God’s Waiting Room 4 of 5
My folks were on my mind. Last summer Hurricane Irma hit Orlando a few weeks before I flew home. After I got back to Japan, I didn’t call them. I was devastated. They aren’t suppose to get old. I knew I was going to write about them, but to avoid it, this story surfaced.

I didn’t know where it was going. The part of about Levell heckling me in class was true. That section was actually how the story got started.

I want to take myself out of the narrative. There’s a lot more to Keziah. Jacob might get his own profile later. He ain’t happy with his girl. “I’m miserable with this bitch,” he said, but he loves his baby.

3.5 and Still Alive, M.Sayyid of Anti-Pop Consortium in Paris
It was a trip talking to M.Sayyid. At the turn of the century, he’s someone that, along with his Anti-Pop Consortium brothers, saw the rise and fall of independent rap and the changing sound of electronic music.

In my headphones and at home, his debut solo mixtape Error Tape 1 continues to be in rotation. I hope I did his story justice. On the phone, Sayyid got right into what he’d been going through. Forgetting to press record, I was entranced.

I loved everybody in APC. HP is a sniper. Producer Earl Blaize is like a great editor. His contributions can go unnoticed, especially for listeners that don’t read liner notes. Beans got that out of the pocket flow. It highlights his imagery and oxymoronic lines.

M.Sayyid was my personal favorite. He could write and his flows were northern lights weaving space and time.

Error Tape 2 should be dropping soon.

Beams.

Who Run The World Part 1 & 2
I could’ve gone a lot further with this essay. Haruki suggested as much.

Having a certain level of obsessive-compulsive disorder can grind your gears to a halt. My intention was to keep writing and producing. Don’t over think it. Keep the pen moving. Practice your craft.

God’s Waiting Room 5 of 5
Black boys idealize their fathers and worship their mothers. There’s a competition that unfolds among black sons and their fathers. Moms’ views get shafted. She plays peacemaker and at times, if needs be, the instigator.

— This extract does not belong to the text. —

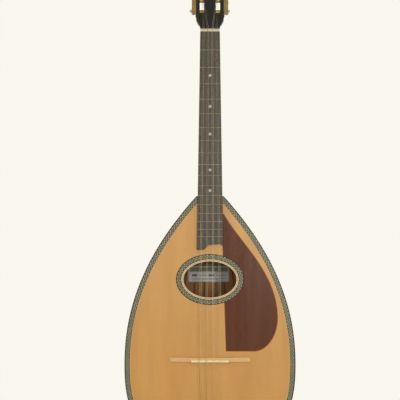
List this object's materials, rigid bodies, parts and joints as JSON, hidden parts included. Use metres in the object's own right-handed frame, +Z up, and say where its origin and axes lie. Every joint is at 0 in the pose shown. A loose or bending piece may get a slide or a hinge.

I’m still mulling over her love that sustained me. It’s like standing at the foot of Hokusai’s The Great Wave Off The Coast of Kanagawa. When writing about my folks, Pops is the white fingered foam of a watery mouth. Moms is the ever present boats that survive the storm. Her voice is lodged in my brain like an ax to a tree. It’s hard to open the valves without causing a flood.

I love you Moms.

Izu Shimoda 2 of 3
It’s inspiring to see filmmaker Kathleen Collins get the deserved attention, even if it’s decades after she transitioned.

Haruki and I are a constant evolving galaxy. We used to be twin spirals dancing around each other’s star crusted limbs. Not even the accelerating force of the universe’s expansion could pull us apart.

We still playing tennis. I got Love. She got numbers on the board.

The 20 Best Hip-Hop Guest Verses of All Time
This was one of my proudest moments. I loved making cases for my picks. It sent me swirling down an old school hip-hop vortex. Came out that bitch like, “Damn, remember when rap was dope? Nobody sounded alike.”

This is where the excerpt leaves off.